GITIN 22 (23 Teves) - Dedicated l'Zecher Nishmas Nachum (Nathan) ben Shlomo Dovid Mosenkis, whose was Niftar on 23 Teves 5700, by his son Shlomo Dovid (Sid) Mosenkis.
1) A GET WRITTEN ON ERASABLE PAPER
QUESTIONS: The Tana Kama of the Mishnah (21b) states that one may not write a Get on erasable paper ("Neyar Machuk," or paper from which words have already been erased), or on any other item from which the writing may easily be erased with no evidence of any erasure. The Chachamim disagree and permit such a Get. The Gemara explains that the dispute in the Mishnah is based on the familiar dispute between Rebbi Meir and Rebbi Elazar about which set of witnesses on a Get is the primary set which makes the Get effective. The Tana Kama follows the view of Rebbi Meir who rules that the Edei Chasimah, the witnesses who sign the Get, make the Get take effect, and therefore a Get written on erasable paper is Pasul. The Chachamim, who permit such a Get, follow the view of Rebbi Elazar who rules that the main witnesses are the Edei Mesirah, those who see the Get being given over.
How, though, does the dispute between Rebbi Meir and Rebbi Elazar apply to the Halachah of the Mishnah?
RASHI explains that according to Rebbi Elazar, every Get must have Edei Mesirah, and any woman who wants to remarry based on a Get she received from her previous husband must bring the Edei Mesirah to prove that it is a valid Get.

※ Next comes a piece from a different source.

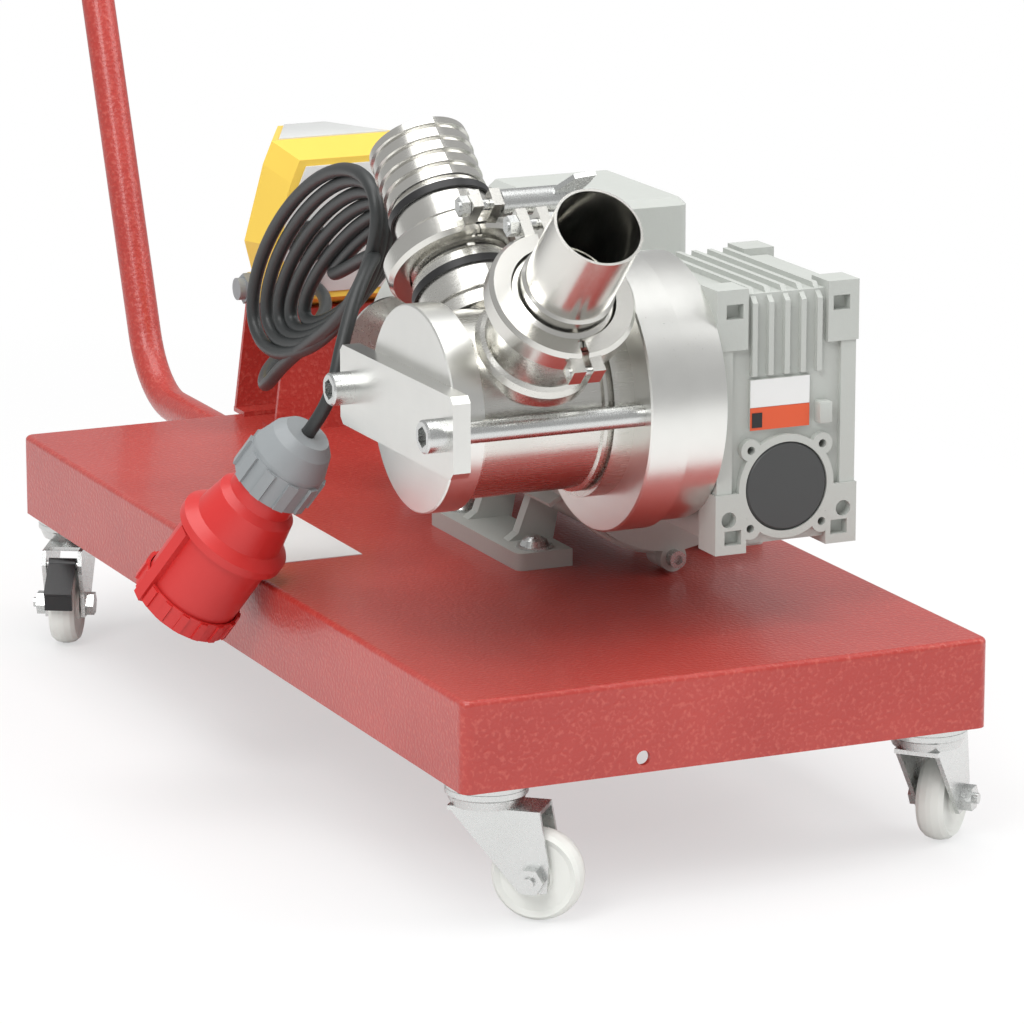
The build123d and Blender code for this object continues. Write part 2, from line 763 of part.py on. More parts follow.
def gear_fins(low, high):
    """Fins that run over the top and down the front face above the plate pad."""
    back, front = low.X + corner_block[0] / 3, high.X - 0.5
    root, crest, foot = high.Z - gearbox_inset - 1, high.Z - 1, shaft_z + plate_rise + plate_height / 2 + 2
    outline = [(back, root), (back, crest), (front - fin_bevel, crest), (front, crest - fin_bevel), (front, foot),
               (high.X - gearbox_inset - 1, foot), (high.X - gearbox_inset - 1, root)]
    fins = None
    for index in range(fin_rows):
        plane = Plane(origin=(0, low.Y + fin_first + index * fin_pitch + gear_fin, 0), x_dir=X, z_dir=-Y)
        fin = extrude(plane * make_face(Polyline(*outline, close=True)), gear_fin)
        fins = fin if fins is None else fins + fin
    return fins


def cap_lugs_at():
    half = cap_lug_pitch / 2
    return [(motor_y + sy * half, shaft_z + sz * half) for sy in (-1, 1) for sz in (-1, 1)]


def corner_pockets(low, high):
    """Core pockets, side slots and round holes in the front and rear corner blocks."""
    cuts = []
    size_x, size_y, size_z = corner_block
    for x, deep_x in ((low.X, low.X), (high.X - size_x, high.X - pocket_depth)):
        for side, edge in ((1, low.Y), (-1, high.Y)):
            near, far = sorted((edge + side * 5.5, edge + side * (5.5 + pocket_width)))
            for z in (high.Z - 8 - pocket_height, low.Z + 5):
                cuts.append(block((deep_x, near, z), (deep_x + pocket_depth, far, z + pocket_height)))
            middle = high.Z - 23.5
            rounded = slot_height / 2
            inner = edge + side * (slot_reach - rounded)
            near, far = sorted((edge - side, inner))
            cuts.append(block((x, near, middle - rounded), (x + size_x - gearbox_inset, far, middle + rounded)))
            cuts.append(rod(rounded, size_x - gearbox_inset, (x, inner, middle), X))
            cuts.append(rod(corner_hole, pocket_depth, (deep_x, edge + side * 8, low.Z + 19), X))
    return Compound(cuts)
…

Since the Edei Mesirah read the Get at the time it was given, the woman will not be able to alter what was written in the Get without the witnesses noticing the change. In contrast, according to Rebbi Meir, when a woman wants to remarry, she validates her Get through authenticating the signatures of the Edei Chasimah (either by comparing the signatures with the same signatures on other documents, or by bringing witnesses who recognize the signatures, without necessarily bringing the signatories themselves). Hence, according to Rebbi Meir, a Get written on erasable paper is not acceptable because the woman might erase a conditional clause in the Get and leave the signatures of the Edei Chasimah in place.
Rashi's explanation is difficult to understand for a number of reasons.
(a) Why does Rashi write that according to Rebbi Elazar, a woman may not remarry unless she brings the Edei Mesirah? The Mishnah later (86a, cited by the Gemara on 3b) states that according to Rebbi Elazar witnesses sign the Get "because of Tikun ha'Olam." The Gemara (36a) explains that this means that the Rabanan instituted that Edei Chasimah sign a Get so that in the event that the Edei Mesirah die or move abroad and are unavailable, the woman will be able to remarry based on the Edei Chasimah. Hence, even according to Rebbi Elazar a woman is permitted to be Mekayem the Get through the Edei Chasimah!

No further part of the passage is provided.